··· SOURCE DATA

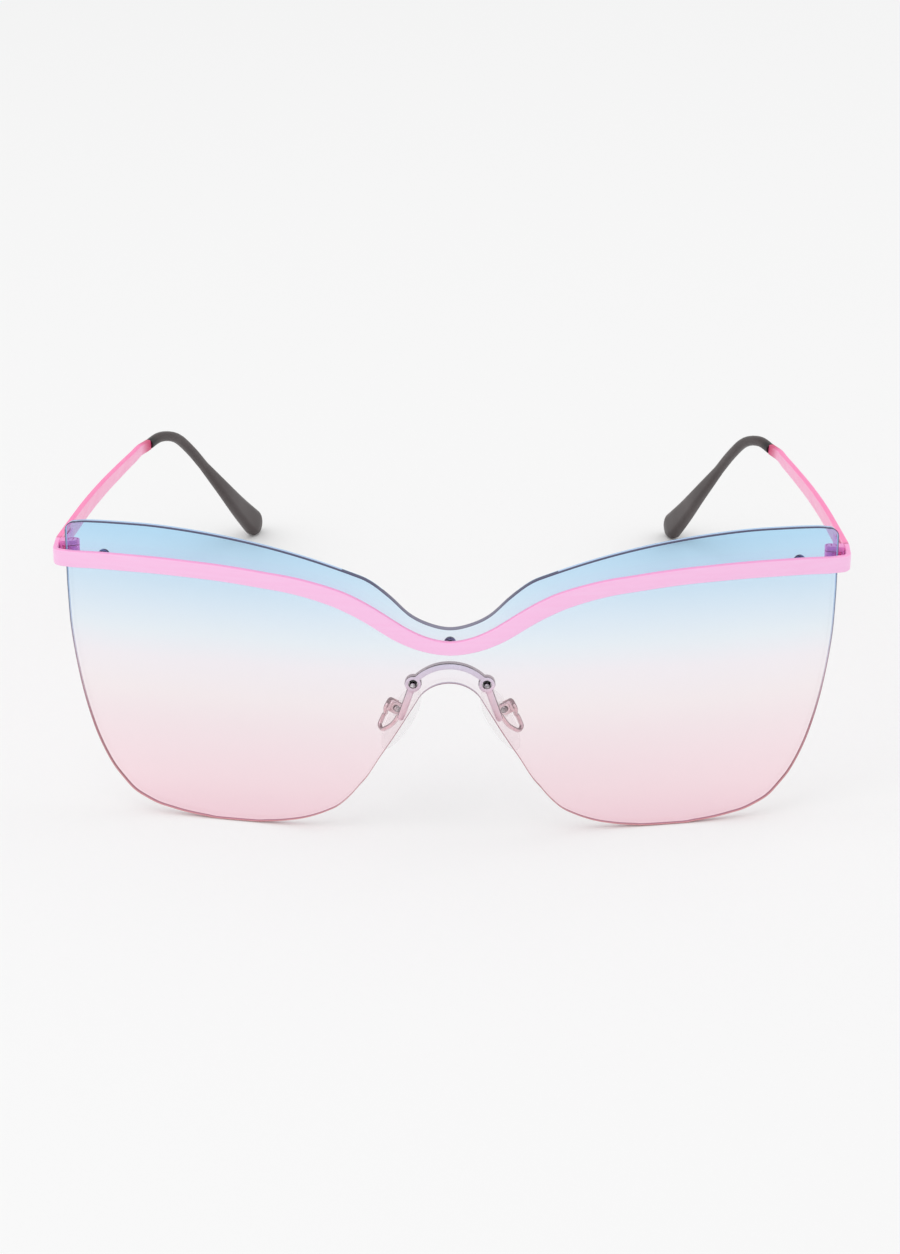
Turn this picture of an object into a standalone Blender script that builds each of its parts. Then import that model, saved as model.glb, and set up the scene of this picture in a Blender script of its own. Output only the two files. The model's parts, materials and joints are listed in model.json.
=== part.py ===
"""Rimless shield sunglasses: one curved lens behind a metal brow bar, on folding temples.

Units are metres. +X is the viewer's right, the front faces -Y and +Z is up.
The glasses stand open on a table, on the two lobes of the lens and the two temple tips.
The origin is at the bottom centre of the whole object's box.
"""

import math

import bmesh
import bpy
from mathutils import Matrix, Vector

# Clearances
SEAT_GAP = 0.0003
FIT_GAP = 0.00015
CUT_OVERRUN = 0.001

# Shield lens
LENS_WIDTH = 0.1452
LENS_HEIGHT = 0.0593
LENS_THICKNESS = 0.0014
LENS_WRAP_RADIUS = 0.250
LENS_CORNER_RADIUS = 0.0020
LENS_LEAN_DEG = 3.0
NOSE_ARCH_RADIUS = 0.0070
LENS_WAIST = 0.01107
NOSE_ARCH_SWEEP_DEG = 58.0

# Brow bar and its returns round the lens edge
BROW_HEIGHT = 0.0034
BROW_THICKNESS = 0.0010
BROW_EDGE_RADIUS = 0.00025
BROW_DIP_DROP = 0.00348
BROW_END_DROP = 0.00805
BROW_CORNER_RADIUS = 0.0018
RETURN_CLEARANCE = 0.0014
RETURN_REACH = 0.0036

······

▶ [YOUR INSTRUCTIONS] Return the whole listing exactly.

▶ [ANSWER]
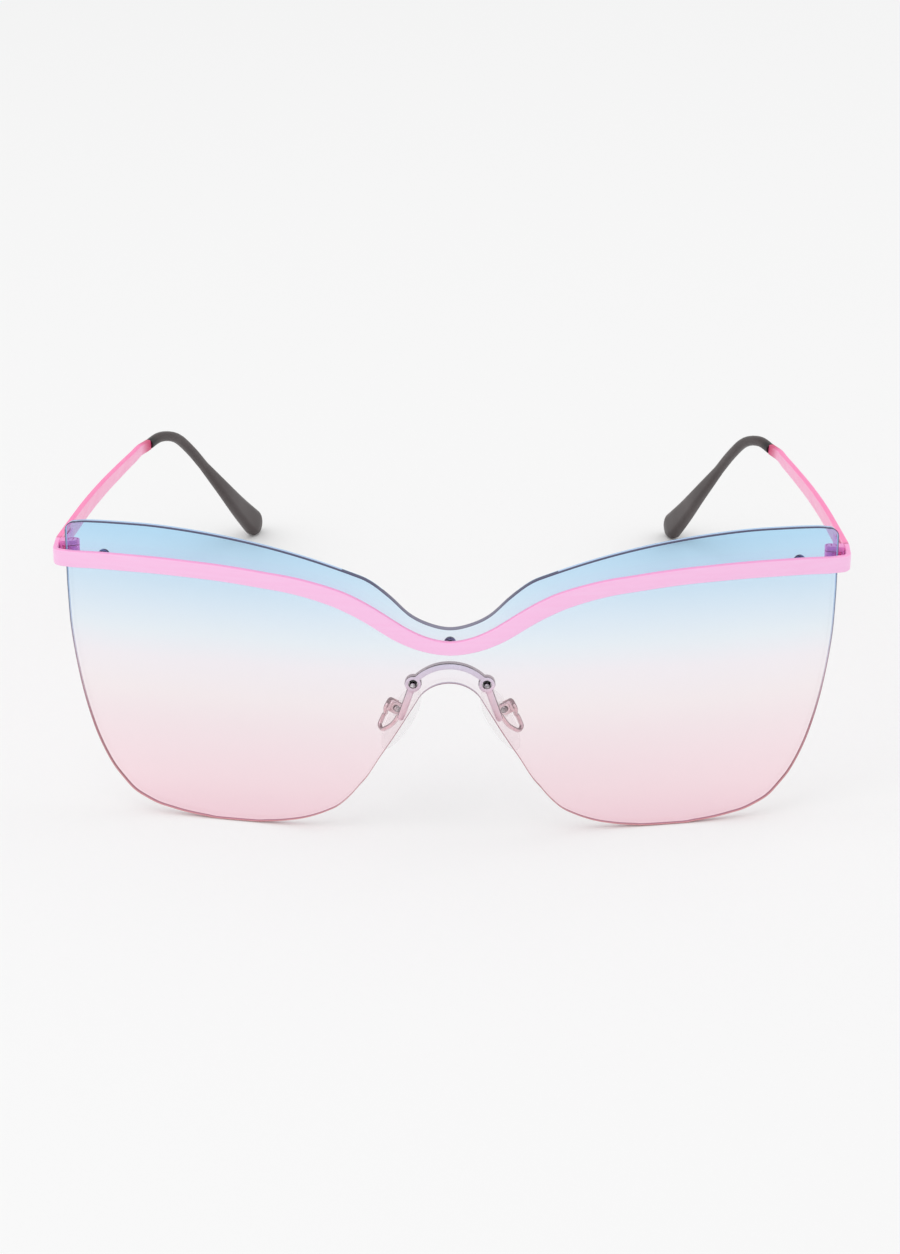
Turn this picture of an object into a standalone Blender script that builds each of its parts. Then import that model, saved as model.glb, and set up the scene of this picture in a Blender script of its own. Output only the two files. The model's parts, materials and joints are listed in model.json.
=== part.py ===
"""Rimless shield sunglasses: one curved lens behind a metal brow bar, on folding temples.

Units are metres. +X is the viewer's right, the front faces -Y and +Z is up.
The glasses stand open on a table, on the two lobes of the lens and the two temple tips.
The origin is at the bottom centre of the whole object's box.
"""

import math

import bmesh
import bpy
from mathutils import Matrix, Vector

# Clearances
SEAT_GAP = 0.0003
FIT_GAP = 0.00015
CUT_OVERRUN = 0.001

# Shield lens
LENS_WIDTH = 0.1452
LENS_HEIGHT = 0.0593
LENS_THICKNESS = 0.0014
LENS_WRAP_RADIUS = 0.250
LENS_CORNER_RADIUS = 0.0020
LENS_LEAN_DEG = 3.0
NOSE_ARCH_RADIUS = 0.0070
LENS_WAIST = 0.01107
NOSE_ARCH_SWEEP_DEG = 58.0

# Brow bar and its returns round the lens edge
BROW_HEIGHT = 0.0034
BROW_THICKNESS = 0.0010
BROW_EDGE_RADIUS = 0.00025
BROW_DIP_DROP = 0.00348
BROW_END_DROP = 0.00805
BROW_CORNER_RADIUS = 0.0018
RETURN_CLEARANCE = 0.0014
RETURN_REACH = 0.0036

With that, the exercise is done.